El 73 fue también el año del golpe militar en Chile y el de la muerte de Pablo Neruda, a quien Edwards dedica las memorias de Adiós, poeta (1990), reeditando el registro intimista y la exhibición pública del anterior escrito. Ambos libros son textos de crisis que conjugan el arte del retrato con el arte de la fuga. Edwards compone en ellos padres electivos cuyos mandatos e influencias cuestiona para crear, en segundo plano, su propio perfil. La referencia a estos hitos no es mera decoración bibliográfica. Por el contrario, los convoco como los convoca el autor en la novela. La casa de Dostoievsky es, de hecho, una reescritura de ambas obras (y éstas, quizá, los versos del Poeta que nunca llegamos a escuchar). En la memoria del lector subsiste una suerte de déjà-lu, una continuidad remozada con personajes, anécdotas y diálogos que ha leído en aquellos textos. Hay, por cierto, una compulsión a la repetición en Edwards, un regreso a las fuentes, a los episodios críticos que se inscriben en su obra. Presenciamos entonces, otra vez, el relato de la mujer que no leyó La amada inmóvil de Nervo pero sí vio su versión cinematográfica, contado con otros ropajes en Persona non grata, y asistimos a los estertores del Chico Adriazola, muerte calcada a la de Jorge Sanhueza, narrada en Adiós, poeta.

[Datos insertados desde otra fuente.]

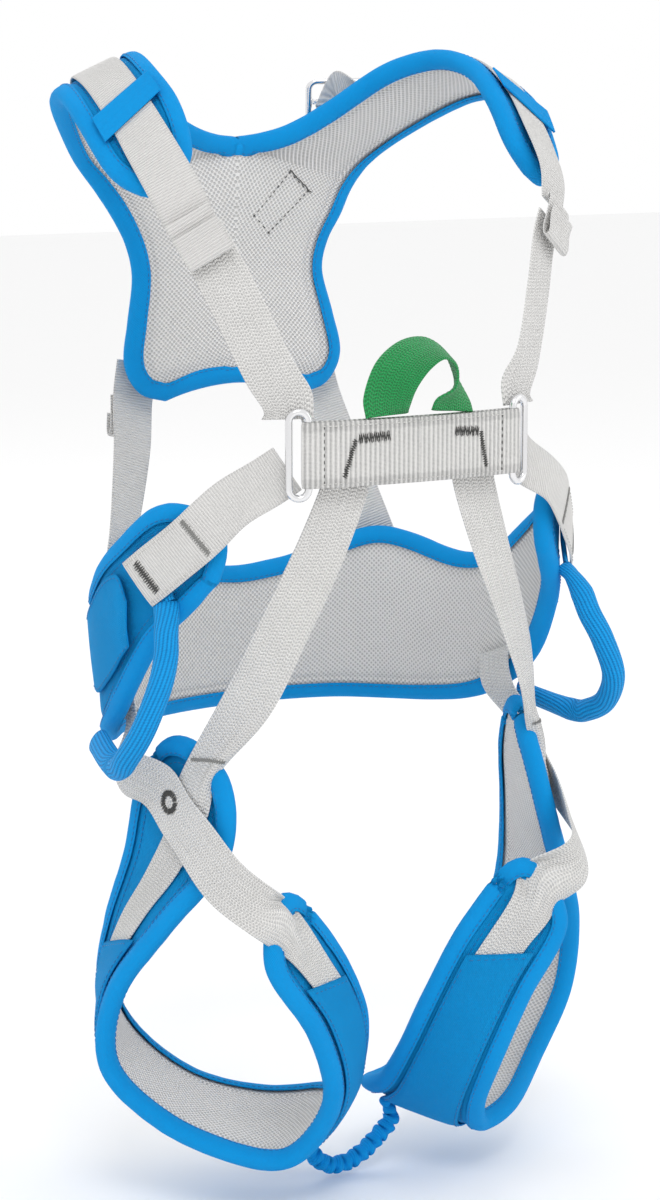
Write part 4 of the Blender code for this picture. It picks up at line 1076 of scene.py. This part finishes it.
# ---- hip pockets ----
# A fabric panel on the belt's side that the hip strap and cord end run towards.
# (place along the belt, low height, high height)
POCKET = np.array(((3.15, -38, -4), (3.5, -37, -4), (3.9, -35, -1), (4.3, -34, 6),
                   (4.7, -28, 15), (5.05, -21, 21), (5.35, -13, 22), (5.55, -8, 12)))
for side_name, side in SIDES:
    edge = curve_at(POCKET, np.linspace(0, len(POCKET) - 1, 46))
    share = np.linspace(0, 1, 24)
    heights = edge[:, 1:2] + (edge[:, 2:3] - edge[:, 1:2]) * share
    lift = FABRIC_TOP + 1.4 + 0.8 * np.clip((edge[:, :1] - 5.0) / 0.4, 0, 1)
    puff = 0.3 * np.sin(share * math.pi)
    grid = on_belt(edge[:, :1] + share * 0, heights, lift + puff)[0]
    add_sheet(side_name + "_hip_pocket_cloth", grid, CLOTH_THICK, BLUE, side_name + "_hip_pocket",
              "belt_face", side)

# ---- gear loops and the leg loops' elastic ----
# Braided tube over a stiff core, pressed flat where its ends are sewn to the belt. The two leg
# loops are tied by a short gathered elastic.
CORD_RADIUS = 5.3
CORD_REST = 5.3              # underside of the cord's round ends over the belt's middle surface
# (place, height, lift, half width)
CORD_TAB = ((5.86, 35, FLAT_CORD_LIFT, 6.6), (6.0, 30, FLAT_CORD_LIFT, 6.6),
            (6.14, 24, FLAT_CORD_LIFT, 6.4), (6.26, 18, FLAT_CORD_LIFT + 0.8, 5.8),
            (6.36, 13, FLAT_CORD_LIFT + 1.8, 5.6))
GEAR_LOOP = [mm(106, -45, 1), mm(108, -48.5, -8), mm(113, -52, -20), mm(120, -51, -37),
             mm(123, -41, -51), mm(121, -30, -57.5), mm(118.5, -19, -59)]


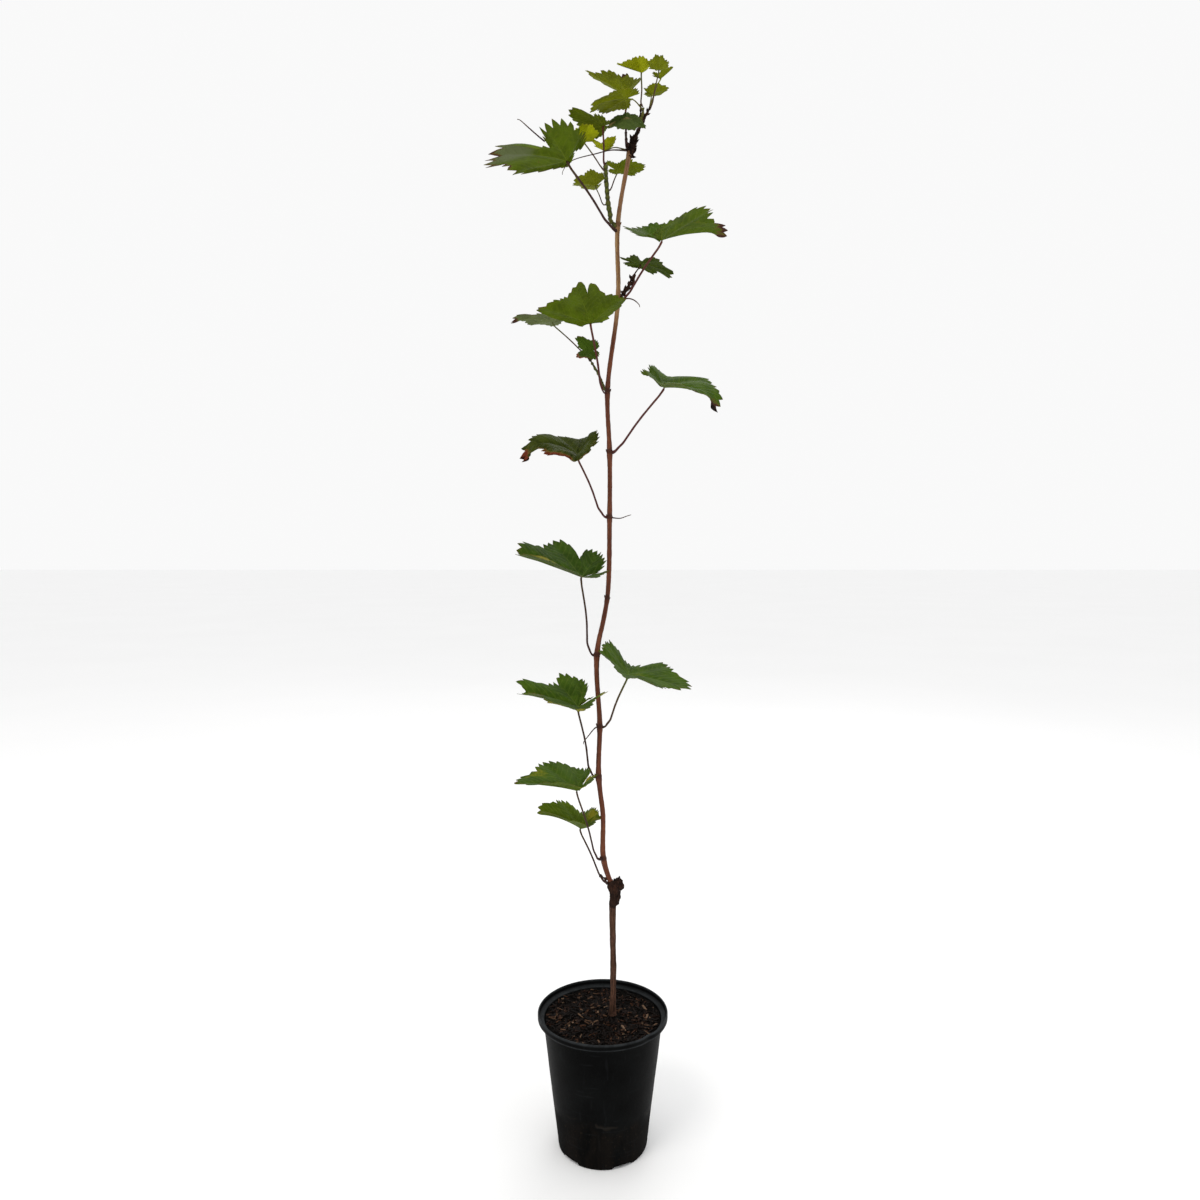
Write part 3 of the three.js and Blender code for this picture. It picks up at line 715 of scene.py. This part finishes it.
def scaly(bm, layers, course, count, length, width, dice, spread=0.5, start=0.0, end=1.0):
    """Ragged scales that lean off a limb."""
    for _ in range(count):
        distance = dice.uniform(start, end) * course.length
        point, radius = course.at(distance)
        way, side, up = course.ways(distance)
        turn = dice.uniform(0, 2 * math.pi)
        out = side * math.cos(turn) + up * math.sin(turn)
        size = dice.uniform(0.6, 1.2)
        bud(bm, layers, point + out * radius * 0.7, way + out * dice.uniform(0.1, spread),
            length * size, width * size, dice.uniform(0.1, 0.9))


def mm(x, y, z):
    return Vector((x, y, z)) * MM


def line(*stations):
    """Stations from rows of x, y, z and radius in millimetres."""
    return [(mm(x, y, z), radius * MM) for x, y, z, radius in stations]


# ---------------------------------------------------------------- trunk, head and cane

CANE_NODES = (331, 427, 485, 569, 636, 731, 807, 878, 985, 1073, 1159)
STEMS = [f"stem_{number}" for number in range(1, 6)]


def cane_skin(along, turn, point):
    height = point.z / MM
    node = min(CANE_NODES, key=lambda place: abs(height - place))
    rise = height - node
    ribs = 0.09 * math.sin(7 * turn + along * 0.02) + 0.05 * math.sin(11 * turn - along * 0.031)
    ring = 0.45 * hump(rise, 0, 1.3) - 0.22 * hump(rise, 3.2, 1.1) + 0.3 * hump(rise, -4, 2.5)
    lump = 0.22 * noise.noise(point * 190) + 0.10 * noise.noise(point * 700)
    return ribs + ring + lump + 0.12 * math.cos(2 * turn), hump(rise, 0.5, 3.5)


def cane_piece():
    stations = []
    for node in STEMS:
        stations += course_of(node, 14)
    first, last = stations[0], stations[-1]
    stations = [(first[0] - mm(-2, 0, 4), first[1] * 1.15)] + stations + [(last[0] + mm(1.2, 0, 3), last[1])]
    bm = bmesh.new()
    layers = bark_layers(bm)
    course = limb(bm, layers, stations, 22, 1.8, cane_skin)
    dice = random.Random(31)
    for height in CANE_NODES[:-1]:
        distance = min((abs(course.at(course.length * i / 400)[0].z / MM - height), course.length * i / 400)
                       for i in range(401))[1]
        point, radius = course.at(distance)
        way, side, _ = course.ways(distance)
        lean = side if dice.random() < 0.5 else -side
        bud(bm, layers, point + lean * radius * 0.75, way + lean * 0.55, 4.2, 2.8, 0.8)
        bud(bm, layers, point - lean * radius * 0.7, way * 0.8 - lean, 2.2, 2.4, 0.95)
    close_up(bm)
    finished(link("cane", bm, CANE_BARK), "cane", *STEMS)


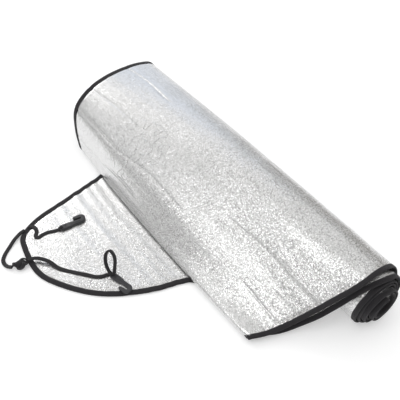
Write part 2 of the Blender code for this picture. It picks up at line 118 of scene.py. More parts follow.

A través de la migración de material narrativo, Edwards no sólo vela los restos de la historia, sino que también la renueva en su misma repetición. Por consiguiente, pasa de «una novela política sin ficción», tal como caracterizó a Persona non grata, a una novela sobre la política de la ficción y el estatuto de la propia obra. Aquí escribir es reescribirse y reescribirse es estar vivo, producir «un excedente de perplejidad».